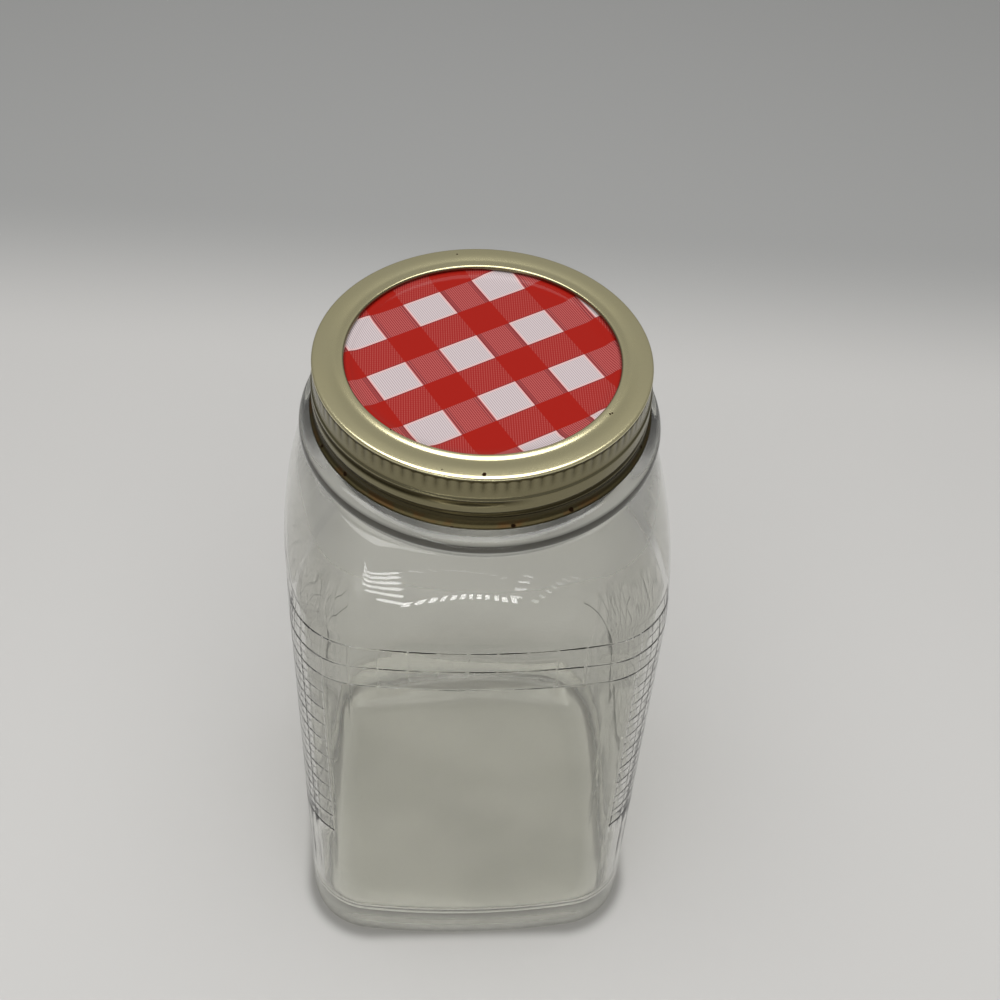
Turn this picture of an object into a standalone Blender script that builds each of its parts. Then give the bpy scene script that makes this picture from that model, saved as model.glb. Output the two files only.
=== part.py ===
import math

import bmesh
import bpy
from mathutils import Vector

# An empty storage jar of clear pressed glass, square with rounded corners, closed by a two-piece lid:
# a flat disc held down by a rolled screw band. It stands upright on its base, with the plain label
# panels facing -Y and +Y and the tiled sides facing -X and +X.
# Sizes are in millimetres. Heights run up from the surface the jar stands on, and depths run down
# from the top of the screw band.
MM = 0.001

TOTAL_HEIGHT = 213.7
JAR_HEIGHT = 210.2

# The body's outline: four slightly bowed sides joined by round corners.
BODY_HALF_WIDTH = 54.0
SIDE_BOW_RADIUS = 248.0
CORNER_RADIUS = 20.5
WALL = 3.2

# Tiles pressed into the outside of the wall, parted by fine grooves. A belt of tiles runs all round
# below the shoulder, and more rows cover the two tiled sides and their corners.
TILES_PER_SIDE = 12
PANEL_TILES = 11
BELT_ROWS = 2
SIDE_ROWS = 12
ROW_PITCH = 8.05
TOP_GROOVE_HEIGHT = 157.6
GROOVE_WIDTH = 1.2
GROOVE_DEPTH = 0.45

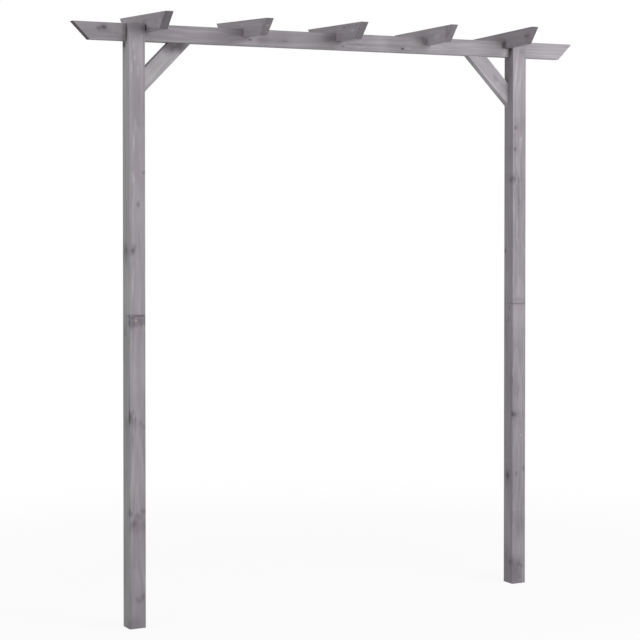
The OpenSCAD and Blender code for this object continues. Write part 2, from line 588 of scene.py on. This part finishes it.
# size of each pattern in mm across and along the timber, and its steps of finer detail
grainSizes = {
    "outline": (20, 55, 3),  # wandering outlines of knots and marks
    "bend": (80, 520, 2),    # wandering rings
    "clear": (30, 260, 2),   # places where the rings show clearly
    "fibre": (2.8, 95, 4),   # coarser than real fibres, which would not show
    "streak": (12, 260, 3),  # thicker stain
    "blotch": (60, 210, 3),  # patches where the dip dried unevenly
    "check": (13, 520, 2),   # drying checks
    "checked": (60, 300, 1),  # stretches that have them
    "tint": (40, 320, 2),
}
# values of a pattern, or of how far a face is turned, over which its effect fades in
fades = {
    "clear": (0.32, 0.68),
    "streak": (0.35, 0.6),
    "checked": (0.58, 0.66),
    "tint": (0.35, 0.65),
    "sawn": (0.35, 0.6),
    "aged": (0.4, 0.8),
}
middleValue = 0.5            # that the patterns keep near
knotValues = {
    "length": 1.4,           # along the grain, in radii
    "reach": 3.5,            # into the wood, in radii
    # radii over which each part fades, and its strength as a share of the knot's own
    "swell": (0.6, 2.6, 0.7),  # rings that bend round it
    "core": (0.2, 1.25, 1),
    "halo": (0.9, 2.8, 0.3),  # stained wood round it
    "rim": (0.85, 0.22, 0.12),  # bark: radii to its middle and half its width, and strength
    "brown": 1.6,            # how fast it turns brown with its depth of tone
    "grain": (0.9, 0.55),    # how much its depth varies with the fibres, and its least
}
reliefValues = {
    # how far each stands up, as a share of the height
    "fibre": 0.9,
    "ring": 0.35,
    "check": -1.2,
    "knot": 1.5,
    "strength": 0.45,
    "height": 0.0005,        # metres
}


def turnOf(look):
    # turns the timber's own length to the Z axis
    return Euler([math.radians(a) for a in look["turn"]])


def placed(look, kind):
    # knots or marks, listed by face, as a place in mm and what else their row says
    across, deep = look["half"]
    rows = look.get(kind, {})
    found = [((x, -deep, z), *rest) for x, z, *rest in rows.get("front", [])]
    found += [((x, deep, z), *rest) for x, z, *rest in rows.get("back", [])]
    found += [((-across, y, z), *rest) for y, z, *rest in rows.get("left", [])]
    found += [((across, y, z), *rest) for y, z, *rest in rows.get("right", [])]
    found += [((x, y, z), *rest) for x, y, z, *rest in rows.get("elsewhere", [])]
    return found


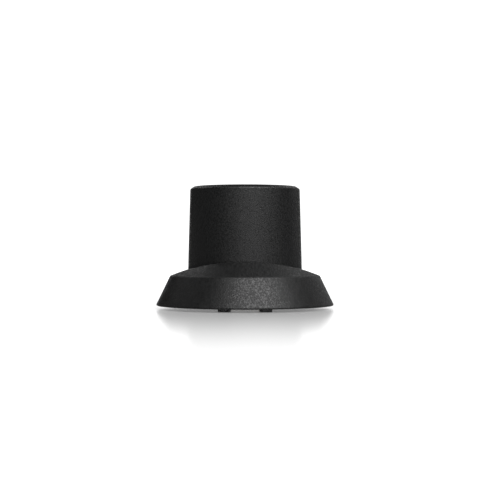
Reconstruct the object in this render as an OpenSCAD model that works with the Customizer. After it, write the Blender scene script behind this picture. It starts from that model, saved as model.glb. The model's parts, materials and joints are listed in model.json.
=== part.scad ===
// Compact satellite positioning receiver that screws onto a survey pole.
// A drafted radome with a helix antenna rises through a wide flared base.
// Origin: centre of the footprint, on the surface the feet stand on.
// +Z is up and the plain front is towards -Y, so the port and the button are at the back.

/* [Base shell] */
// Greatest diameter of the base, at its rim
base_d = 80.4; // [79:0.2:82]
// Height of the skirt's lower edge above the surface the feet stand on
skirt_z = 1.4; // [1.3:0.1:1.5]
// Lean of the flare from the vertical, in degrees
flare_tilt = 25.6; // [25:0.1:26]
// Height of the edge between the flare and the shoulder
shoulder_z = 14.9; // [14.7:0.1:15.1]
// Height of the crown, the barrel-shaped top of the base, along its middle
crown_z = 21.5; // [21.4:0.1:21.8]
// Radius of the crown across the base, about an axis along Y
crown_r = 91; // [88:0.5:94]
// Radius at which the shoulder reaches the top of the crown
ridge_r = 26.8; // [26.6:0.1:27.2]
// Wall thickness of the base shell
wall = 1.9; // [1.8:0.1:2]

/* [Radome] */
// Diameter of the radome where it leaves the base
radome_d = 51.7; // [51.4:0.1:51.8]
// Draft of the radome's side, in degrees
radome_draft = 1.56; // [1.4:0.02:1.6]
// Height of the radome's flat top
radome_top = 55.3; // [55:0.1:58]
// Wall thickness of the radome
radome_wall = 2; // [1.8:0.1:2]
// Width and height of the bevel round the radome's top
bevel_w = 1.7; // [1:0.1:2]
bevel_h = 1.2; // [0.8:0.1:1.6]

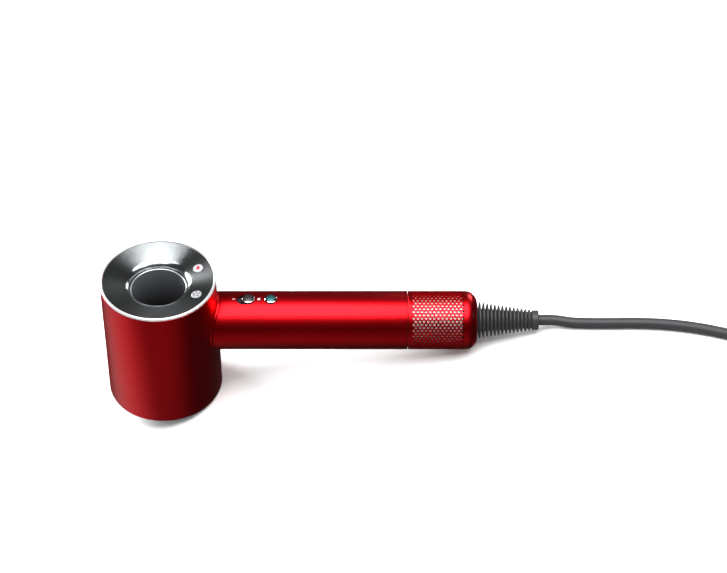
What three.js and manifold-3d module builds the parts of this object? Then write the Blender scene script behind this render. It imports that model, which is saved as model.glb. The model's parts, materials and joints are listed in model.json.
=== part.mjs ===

* _Requirement_:
Read the entries and show each line that mentions "which".

* _Exercise answer_:
    "fibre": (2.8, 95, 4),   # coarser than real fibres, which would not show
# values of a pattern, or of how far a face is turned, over which its effect fades in
    # radii over which each part fades, and its strength as a share of the knot's own
// Radius at which the shoulder reaches the top of the crown
What three.js and manifold-3d module builds the parts of this object? Then write the Blender scene script behind this render. It imports that model, which is saved as model.glb. The model's parts, materials and joints are listed in model.json.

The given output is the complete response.